For anyone who lives in Colorado or Wyoming between Laramie and Colorado Springs, March 13th 2019 will probably be a day you remember for a long time. The "bomb cyclone" as it is referred to in the media brought one of the wildest blizzards we have ever seen, and we live in an area that's used to blizzards. Everyone will have their own story from simply cuddling up and watching movies to hours with no power. Others lost trees and fences, and then some got stranded on the roads.
My story from the storm started with a decision that many will question, and possibly even ridicule. Some of the guys who run the company I work for were in Denver for a showcase of new country artists. As reports started coming in about how bad the weather could get, my direct boss and I decided we should probably not make the trip to Denver. However, after talking to a few others that were going to the event, we all agreed that we live in Colorado, we are used to snow, and we will be fine. If it starts getting really bad, we will leave the event early.
So we got up early and made the drive to Denver. The drive there was just rainy, but was one of the smoothest drives to Denver I'd ever seen as there was no traffic on I-25. Soon after arriving at our event, the weather started to take a turn for the worst. We sat through a couple meetings and speakers, and just before noon we heard I-25 was closed, but some of the alternate highways were still open. We decided if we were going to try and get back home, we had to go then.
So we left Denver and quickly learned the drive would not be easy. Luckily, my boss has a Jeep that is built for trails and got us out of a few nasty situations early in our drive. We slowly but surely got about three quarters of the way home on main roads before running into a sheriff that told us all roads were closed, and we needed to find a restaurant or hotel to wait in until things cleared up. We didn't listen...
Because my boss has the Jeep, he knows about a bunch of back roads up through the mountains that could eventually lead us home, so we decided to try them out. We had smooth sailing until we were about ten miles from his house, and then things got real bad! On the up-slope of a mountain there were a bunch of cars stuck blocking the road to anyone trying to pass. We sat in the Jeep for a little over an hour as people tried to maneuver some of the cars out of the way. As we sat the storm intensified, making drifts on the side of this mountain that even trucks and other 4X4s were getting stuck in.
It was about this point that I realized we had only about an eight of a tank of gas, I was wearing thin running shoes, socks I've had since high school, a pair of jeans, and a light wind jacket, and we probably weren't going to get off this mountain until either some sort of help arrived or maybe the next day. Walking was impossible, as my boss who dressed for a blizzard got out at one point to try and help move cars for about ten minutes, came back and looked like he had climbed Mnt. Everest and thought he was going to pass out.

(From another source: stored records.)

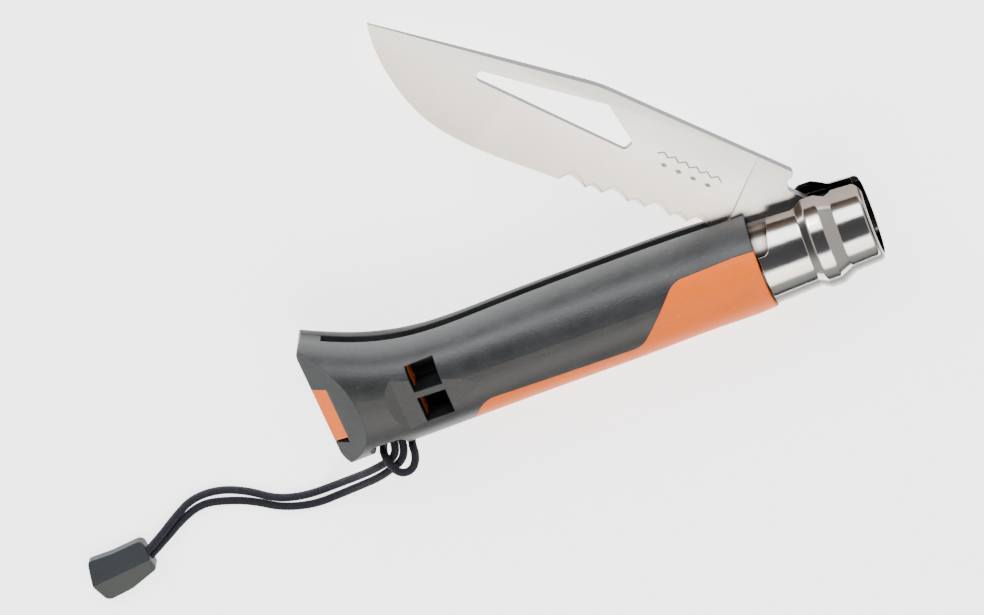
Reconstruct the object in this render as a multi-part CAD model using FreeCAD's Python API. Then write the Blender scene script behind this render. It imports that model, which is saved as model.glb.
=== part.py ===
import FreeCAD, Part
import math
import os

# Folding rigging knife lying on its side, blade half open.  Millimetres.
# Built about the blade pivot: +X runs along the handle towards the collar's front end,
# +Y points out of the blade slot, +Z is the pivot axis.  Everything is moved at the end so that the
# origin is the middle of the underside of the knife, without its cord.

# ---- blade ------------------------------------------------------------------------------------
BLADE_REACH = 93.2          # pivot to tip
BLADE_THICK = 1.9
BLADE_ANGLE = 132.0         # half open: 0 is fully open, 180 would be in line with the handle
SPINE_HEIGHT = 8.3          # spine above the blade's centre line
SPINE_KNEE = 50.5           # where the spine starts to fall to the tip
SPINE_KNEE_RADIUS = 25.0
TIP_DROP = -0.4
BELLY_DEPTH = -13.5
SHOULDER_REACH = 10.6       # back of the blade behind which the narrow tang starts
TANG_HEIGHT = 4.7
TANG_DEPTH = -5.2
TANG_BACK = -5.0
HEEL_REACH = 18.9           # last serration, next to the tang
HEEL_DEPTH = -8.85
SERRATION_START = 48.7
SERRATION_START_DEPTH = -12.3
LONG_SCALLOP = 5.05
SHORT_SCALLOP = 3.2
LONG_SCALLOP_DEPTH = 1.45
SHORT_SCALLOP_DEPTH = 0.7
SCALLOP_LEAN = 0.32         # deepest point, as a fraction of the pitch from the tip side
GRIND_WIDTH = 17.0
EDGE_HALF_THICK = 0.18
KEY_FRONT = 71.3            # shackle key cut-out
KEY_BACK = 40.0
KEY_TOP = 5.15
KEY_TOP_REACH = 47.4
KEY_BOTTOM = -1.6

# ---- pivot, collar and lock ring --------------------------------------------------------------
RIVET_RADIUS = 2.0
RIVET_RUNNING_FIT = 0.05
RIVET_HEAD_RADIUS = 2.2     # low cone of the head, under the ring's rib
RIVET_HEAD_TOP_RADIUS = 1.5
RIVET_HEAD_HEIGHT = 0.3
COLLAR_BACK = -12.8
COLLAR_FRONT = 7.5
RING_FRONT_OVERHANG = 1.4   # the ring's rim turns in ahead of the fixed collar
RING_BACK_GAP = 0.3
RING_BACK_RADIUS = 9.5
RING_FRONT_RADIUS = 8.35
RING_NOSE = 1.2             # front rim is curled in by this radius
RIB_RADIUS = 9.95
RIB_BACK = -3.7             # feet and crest of the pressed rib
RIB_CREST_BACK = -2.0
RIB_CREST_FRONT = 0.4
RIB_FRONT = 3.0
RIB_FOOT_ROUND = 0.7
RIB_CREST_ROUND = 1.1
SHEET = 0.8                 # steel sheet of both collars
RING_FIT = 0.15             # ring on collar
COLLAR_NECK_FIT = 0.02
RING_GAP_HALF = 3.6         # gap of the ring behind its rib, in the rib and in front of it
RIB_GAP_HALF = 3.2
FRONT_GAP_HALF = 1.5
GAP_CORNER = 1.3
COLLAR_SLOT_HALF = 3.3
RING_CUT_BACK = -8.9        # the ring is shorter beside the slot
RING_CUT_FOOT = -10.4
RING_STEP_HEIGHT = 3.6

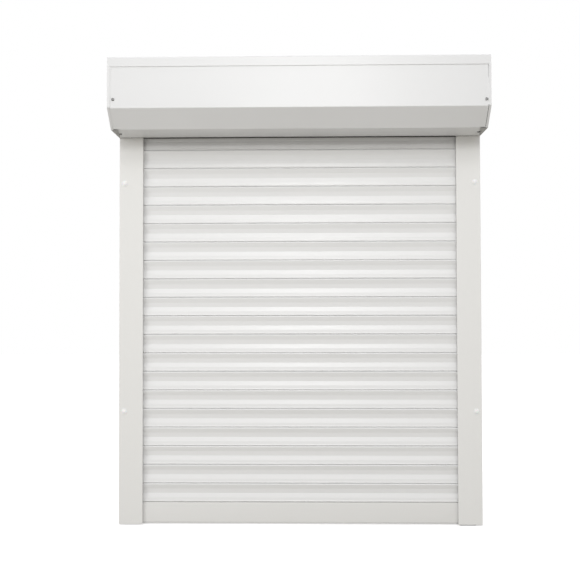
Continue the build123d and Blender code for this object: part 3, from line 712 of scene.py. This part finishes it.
# The camera sees a white floor. The object gets a darker, warmer bounce from it.
floor_material = bpy.data.materials.new("floor")
floor_material.use_nodes = True
tree = floor_material.node_tree
shader = tree.nodes["Principled BSDF"]
ray = add_node(tree, "ShaderNodeLightPath")
by_ray = mix_colour(tree, ray.outputs["Is Camera Ray"], FLOOR_BOUNCE, FLOOR_SEEN)
tree.links.new(by_ray, shader.inputs["Base Color"])
shader.inputs["Emission Color"].default_value = (*WHITE, 1.0)
glow = spread(tree, ray.outputs["Is Camera Ray"], 0.0, FLOOR_GLOW, 0.0, 1.0)
tree.links.new(glow, shader.inputs["Emission Strength"])
shader.inputs["Roughness"].default_value = FLOOR_ROUGHNESS
shader.inputs["Specular IOR Level"].default_value = 0.0
floor_mesh.materials.append(floor_material)

world = bpy.data.worlds.new("studio")
bpy.context.scene.world = world
world.use_nodes = True
tree = world.node_tree
place = add_node(tree, "ShaderNodeTexCoord")
split = add_node(tree, "ShaderNodeSeparateXYZ")
tree.links.new(place.outputs["Generated"], split.inputs["Vector"])
height = spread(tree, split.outputs["Z"], 0.0, 1.0, SKY_START, SKY_END)
sky = mix_colour(tree, height, SKY_LOW, SKY_HIGH)
ray = add_node(tree, "ShaderNodeLightPath")
seen = mix_colour(tree, ray.outputs["Is Camera Ray"], sky, WHITE)
tree.links.new(seen, tree.nodes["Background"].inputs["Color"])


def area_light(name, where, towards, size, power):
    """A rectangle of light at one place, facing another, with its power in watts."""
    data = bpy.data.lights.new(name, "AREA")
    data.shape = "RECTANGLE"
    data.size, data.size_y = size
    data.energy = power
    made = bpy.data.objects.new(name, data)
    made.location = where
    made.rotation_euler = (Vector(towards) - Vector(where)).to_track_quat("-Z", "Y").to_euler()
    bpy.context.scene.collection.objects.link(made)


area_light("softbox", (0.03, -2.4, 0.95), (0.0, 0.0, 0.2), (0.6, 0.5), 12.0)
area_light("top_front", (0.0, -2.2, 1.7), (0.0, 0.0, 0.0), (1.6, 0.6), 8.0)
area_light("side_window", (-2.4, -1.8, 0.7), (0.0, 0.0, -0.1), (1.0, 1.0), 14.0)

bpy.context.scene.view_settings.view_transform = "Standard"
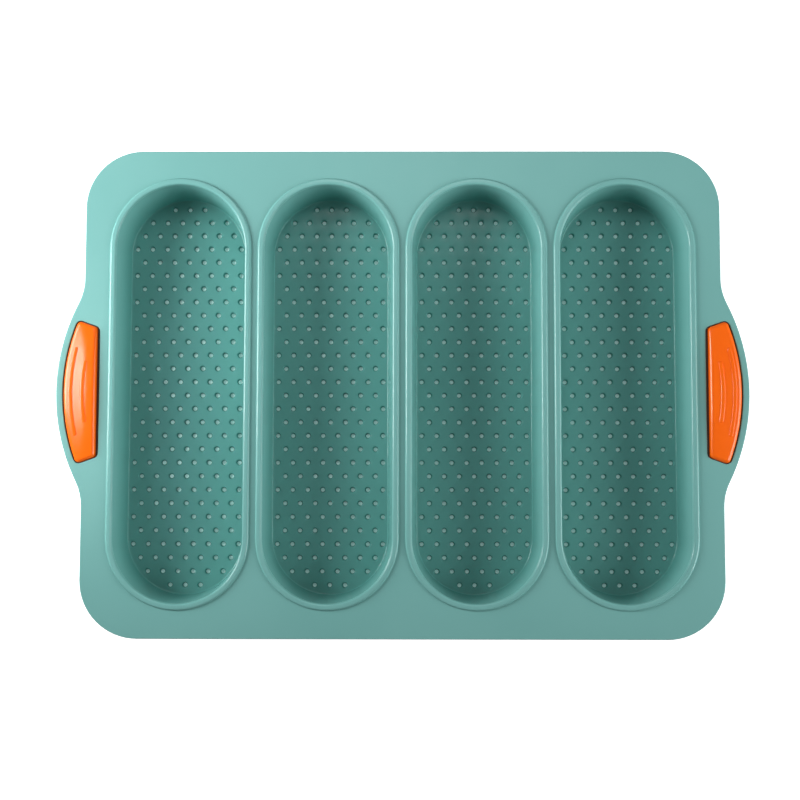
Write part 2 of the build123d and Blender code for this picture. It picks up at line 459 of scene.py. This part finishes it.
grip_corner_x = ear_centre_x + sqrt(grip_arc_radius**2 - grip_outer_half**2)
end_slant = atan2(grip_outer_half - grip_inner_half, grip_corner_x - grip_low.x)
end_normal = Vector((-sin(end_slant), cos(end_slant)))
end_along = Vector((cos(end_slant), sin(end_slant)))
inset_point = Vector((grip_low.x, grip_inner_half)) - end_normal * grip_corner
inner_arc = inset_point + end_along * (grip_low.x + grip_corner - inset_point.x) / end_along.x
from_ear = inset_point - Vector((ear_centre_x, 0))
along = from_ear.dot(end_along)
short_of = from_ear.length_squared - (grip_arc_radius - grip_corner) ** 2
outer_arc = inset_point + end_along * (sqrt(along**2 - short_of) - along)
print("corner centres:", [[round(v / mm, 2) for v in c] for c in (inner_arc, outer_arc)])


def draw_grip_outline(name, gap, level, more=0, side_steps=40, end_steps=12, corner_steps=5):
    """The right-hand grip's outline as one face, wider by a gap, and by more on its inner side."""
    round_corner = grip_corner + gap
    inner = inner_arc - end_along * more / end_along.x
    lean = pi / 2 - end_slant
    reach = atan2(outer_arc.y, outer_arc.x - ear_centre_x)
    outer_turn = pi / 2 + end_slant - reach
    low_end = outer_arc + end_normal * round_corner
    high_end = inner + end_normal * round_corner
    straight_x = inner.x - round_corner
    moves = [
        ("arc", inner.x, -inner.y, lean, corner_steps),
        ("line", low_end.x, -low_end.y, end_steps),
        ("arc", outer_arc.x, -outer_arc.y, outer_turn, corner_steps),
        ("arc", ear_centre_x, 0, 2 * reach, side_steps),
        ("arc", outer_arc.x, outer_arc.y, outer_turn, corner_steps),
        ("line", high_end.x, high_end.y, end_steps),
        ("arc", inner.x, inner.y, lean, corner_steps),
        ("line", straight_x, -inner.y, side_steps),
    ]
    return draw_outline(name, (straight_x, -inner.y), moves, level)


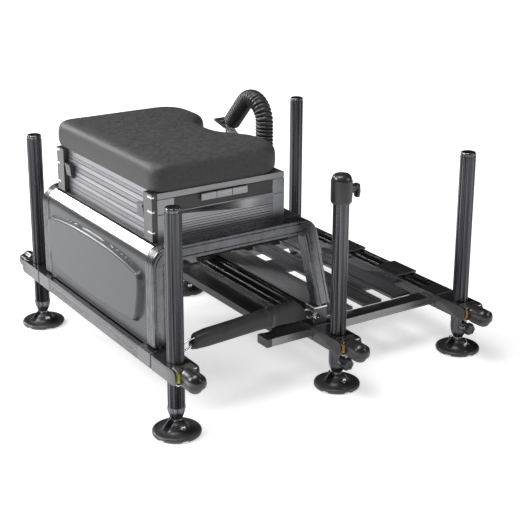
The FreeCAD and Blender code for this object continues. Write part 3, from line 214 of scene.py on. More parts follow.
def surface_grain():
    """Node group: a slow tone, a fine height and masks of sharp edges, for a painted highlight, and of
    hollows, for painted shade.
    """
    group = bpy.data.node_groups.new("surface_grain", "ShaderNodeTree")
    for name, kind in (("Vector", "Vector"), ("Broad", "Float"), ("Fine", "Float")):
        group.interface.new_socket(name=name, in_out="INPUT", socket_type="NodeSocket" + kind)
    for name in ("Tone", "Height", "Edge_glint", "Hollow_shade"):
        group.interface.new_socket(name=name, in_out="OUTPUT", socket_type="NodeSocketFloat")
    nodes, links = group.nodes, group.links
    enter = nodes.new("NodeGroupInput")
    leave = nodes.new("NodeGroupOutput")
    broad = nodes.new("ShaderNodeTexNoise")
    broad.inputs["Detail"].default_value = 5
    fine = nodes.new("ShaderNodeTexNoise")
    fine.inputs["Detail"].default_value = 2
    for texture, socket in ((broad, "Broad"), (fine, "Fine")):
        links.new(enter.outputs["Vector"], texture.inputs["Vector"])
        links.new(enter.outputs[socket], texture.inputs["Scale"])
    links.new(broad.outputs["Fac"], leave.inputs["Tone"])
    links.new(fine.outputs["Fac"], leave.inputs["Height"])
    place = nodes.new("ShaderNodeNewGeometry")
    # Pointiness picks the sharp edges that get a painted highlight and the hollows that get painted shade.
    for socket, none, full in (("Edge_glint", 0.51, 0.58), ("Hollow_shade", 0.495, 0.45)):
        mask = nodes.new("ShaderNodeMapRange")
        mask.inputs["From Min"].default_value = none
        mask.inputs["From Max"].default_value = full
        links.new(place.outputs["Pointiness"], mask.inputs["Value"])
        links.new(mask.outputs["Result"], leave.inputs[socket])
    return group


grain = surface_grain()


def calculator(nodes, links):
    """A function that adds one arithmetic node and returns its result."""
    def result(operation, first, second=None):
        node = nodes.new("ShaderNodeMath")
        node.operation = operation
        for socket, value in enumerate((first, second)):
            if isinstance(value, (int, float)):
                node.inputs[socket].default_value = value
            elif value is not None:
                links.new(value, node.inputs[socket])
        return node.outputs["Value"]
    return result


def own_axes(nodes, links, output):
    """The three parts of a point's place or facing in the piece's own frame."""
    place = nodes.new("ShaderNodeTexCoord")
    parts = nodes.new("ShaderNodeSeparateXYZ")
    links.new(place.outputs[output], parts.inputs["Vector"])
    return parts.outputs


def upward(nodes, links):
    """A mask of the faces that look up, where painted shade goes."""
    rise = nodes.new("ShaderNodeMapRange")
    rise.inputs["From Min"].default_value = 0.6
    rise.inputs["From Max"].default_value = 0.95
    links.new(own_axes(nodes, links, "Normal")["Z"], rise.inputs["Value"])
    return rise.outputs["Result"]


def stripes(across, pitch, share, clear_of, start=0.0, ink=(0.008, 0.008, 0.009)):
    """Dark grooves at a pitch across one axis, on all faces but those that look along another."""
    def lines(nodes, links):
        result = calculator(nodes, links)
        place = own_axes(nodes, links, "Object")[across]
        facing = own_axes(nodes, links, "Normal")[clear_of]
        rows = result("FRACT", result("DIVIDE", result("SUBTRACT", place, start * MM), pitch * MM))
        aside = result("LESS_THAN", result("ABSOLUTE", facing), 0.6)
        return result("MULTIPLY", result("LESS_THAN", rows, share), aside), ink
    return lines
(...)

By some miracle a few people were able to move one of the cars just enough to create a small path, and we moved up the road about a quarter of a mile, only to run into a similar situation, this time with a jack-knifed semi involved. It was then that I was fully convinced we were never getting out of this mess, and I might freeze to death. All the while, my boss stayed confident that we would get out and make it home.
For a second time a car miraculously moved after being stuck for hours, and we had another path out of this situation. With a few minor hiccups along the way, we made it into the town where my boss lives, and we started high-fiving and celebrating that after nearly 6 hours, we were going to find safety. But Mother Nature wasn't done with us yet...
In town looked like a scene out of The Walking Dead. There were hundreds of cars stuck and just parked in the middle of major streets, and the storm had reached it's peak making it impossible to see anything more than two or three feet ahead of you. There were multiple close calls, and a few situations where had we not had a Jeep we would have been stuck in drifts that were several feet high. But again, we lucked out, and navigated to his house were after all we had been through, we got the Jeep stuck in the street directly in front of his house. You can't make this stuff up.
As the storm ravaged on into the night, I choose not to test my luck any further by leaving his house to go to mine. So I warmed up, thanked my lucky stars we were safe, promised to always listen from now on when they say not to drive, and thought about the hundreds of people who we were out there with all day, that weren't as lucky as us, and were staying the night in their cars.
Also a huge thank you to the men and women who had to be out there working to keep other safe. Emergency services, public service workers like the plow truck drivers, and anyone else who ran into the storm while we were trying to run out. I have a much better appreciate for those folks today, and also a much better understanding of why it's so important to stay off the roads when they get that bad.
Lesson learned! Thanks to everyone who checked in on us, and made sure we were safe. It was highly appreciated!